GROUP BY with HAVING Clause
Let’s dig down the SQL query more precisely – Manufacturer, Name and Year. Typical SQL query looks like:
SELECT Manufacturer, Name, [Year], MAX(Price) AS MaxPrice, MIN(Price) AS MinPrice
FROM [dbo].[Cars]
WHERE [Year] IS NOT NULL
AND Price IS NOT NULL
GROUP BY Manufacturer, Name, [Year]
SELECT Manufacturer, Name, [Year], MAX(Price) AS MaxPrice, MIN(Price) AS MinPrice
FROM [dbo].[Cars]
WHERE [Year] IS NOT NULL
AND Price IS NOT NULL
GROUP BY Manufacturer, Name, [Year]
HAVING COUNT([Year]) > 1
Both queries return records grouped by Manufacturer, Name and Year. You can see single records on the first query, while the second query doesn’t return a single record as the second query contains HAVING clause.

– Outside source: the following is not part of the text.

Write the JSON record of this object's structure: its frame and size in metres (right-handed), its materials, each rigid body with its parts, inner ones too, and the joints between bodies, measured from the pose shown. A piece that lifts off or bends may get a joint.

Therefore the second query returns:
| Manufacturer | Name | Year | MaxPrice | MinPrice |
|---|---|---|---|---|
| BMW | 118 | 2013 | 115 | 110 |
| BMW | 118 | 2014 | 116 | 115 |
| Hyundai | i30 | 2014 | 109 | 108 |
| Toyota | Yaris | 2013 | 107 | 106 |
How to achieve this goal in c#? Let’s see the following code:
// LINQ
var results1 = (from c in this._context.Cars
where c.Year != null && c.Price != null
group c by new { Manufacturer = c.Manufacturer, Name = c.Name, Year = c.Year } into g
where g.Count() > 1
select new CarViewModel()
{
Manufacturer = g.Key.Manufacturer,
Name = g.Key.Name,
Year = g.Key.Year,
MaxPrice = g.Max(q => q.Price),
MinPrice = g.Min(q => q.Price)
});
// Fluent API
var results2 = this._repository
.Get()
.Where(c => c.Year != null && c.Price != null)

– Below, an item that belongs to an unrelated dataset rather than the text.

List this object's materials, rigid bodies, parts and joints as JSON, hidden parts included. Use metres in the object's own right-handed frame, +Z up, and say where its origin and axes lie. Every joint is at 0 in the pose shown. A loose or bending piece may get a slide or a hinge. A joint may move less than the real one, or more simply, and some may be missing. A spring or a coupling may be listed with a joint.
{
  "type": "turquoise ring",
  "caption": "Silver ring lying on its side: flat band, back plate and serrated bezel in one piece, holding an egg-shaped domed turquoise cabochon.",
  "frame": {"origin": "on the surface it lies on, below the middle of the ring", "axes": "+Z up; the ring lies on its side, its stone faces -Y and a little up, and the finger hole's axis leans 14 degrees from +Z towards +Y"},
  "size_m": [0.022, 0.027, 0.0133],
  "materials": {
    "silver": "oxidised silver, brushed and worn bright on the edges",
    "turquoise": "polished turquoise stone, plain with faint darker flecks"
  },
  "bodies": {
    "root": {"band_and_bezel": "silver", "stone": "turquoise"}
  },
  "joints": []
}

.GroupBy(c => new { Manufacturer = c.Manufacturer, Name = c.Name, Year = c.Year },
(g, r) => new
{
Manufacturer = g.Manufacturer,
Name = g.Name,
Year = g.Year,
Count = r.Count(),
MaxPrice = r.Max(q => q.Price),
MinPrice = r.Min(q => q.Price)
})
.Where(p => p.Count > 1)
.Select(p => new CarViewModel()
{
Manufacturer = p.Manufacturer,
Name = p.Name,
Year = p.Year,
MaxPrice = p.MaxPrice,
MinPrice = p.MinPrice
});
HAVING clause is basically the same as WHERE clause, but only used with GROUP BY clause. Therefore, as you can see above, another where keyword or Where() method has been used for HAVING. Another point we should get noticed is that anonymouse type objects are very actively used for grouping. As a result, both codes internally generate the same SQL query like:
SELECT
1 AS [C1],
[GroupBy1].[K2] AS [Manufacturer],
[GroupBy1].[K1] AS [Name],
[GroupBy1].[K3] AS [Year],
[GroupBy1].[A2] AS [C2],
[GroupBy1].[A3] AS [C3]
FROM ( SELECT
[Extent1].[Name] AS [K1],
[Extent1].[Manufacturer] AS [K2],
[Extent1].[Year] AS [K3],
COUNT(1) AS [A1],
MAX([Extent1].[Price]) AS [A2],
MIN([Extent1].[Price]) AS [A3]
FROM [dbo].[Cars] AS [Extent1]
WHERE ([Extent1].[Year] IS NOT NULL) AND ([Extent1].[Price] IS NOT NULL)
GROUP BY [Extent1].[Name], [Extent1].[Manufacturer], [Extent1].[Year]
) AS [GroupBy1]
WHERE [GroupBy1].[A1] > 1
And its results are:
| C1 | Manufacturer | Name | Year | C2 | C3 |
|---|---|---|---|---|---|
| 1 | BMW | 118 | 2013 | 115 | 110 |
| 1 | BMW | 118 | 2014 | 116 | 115 |
| 1 | Hyundai | i30 | 2014 | 109 | 108 |
| 1 | Toyota | Yaris | 2013 | 107 | 106 |
Conclusion
So far, we have discussed how to use GROUP BY clause and HAVING clause in c# code with helps of LINQ. It’s not as easy as we expected. However, the basic usages are understood, by comparing to the traditional SQL queries, it will be more than easier. If we carefully use Where() method for HAVING, GROUP BY aggregation will be achievable.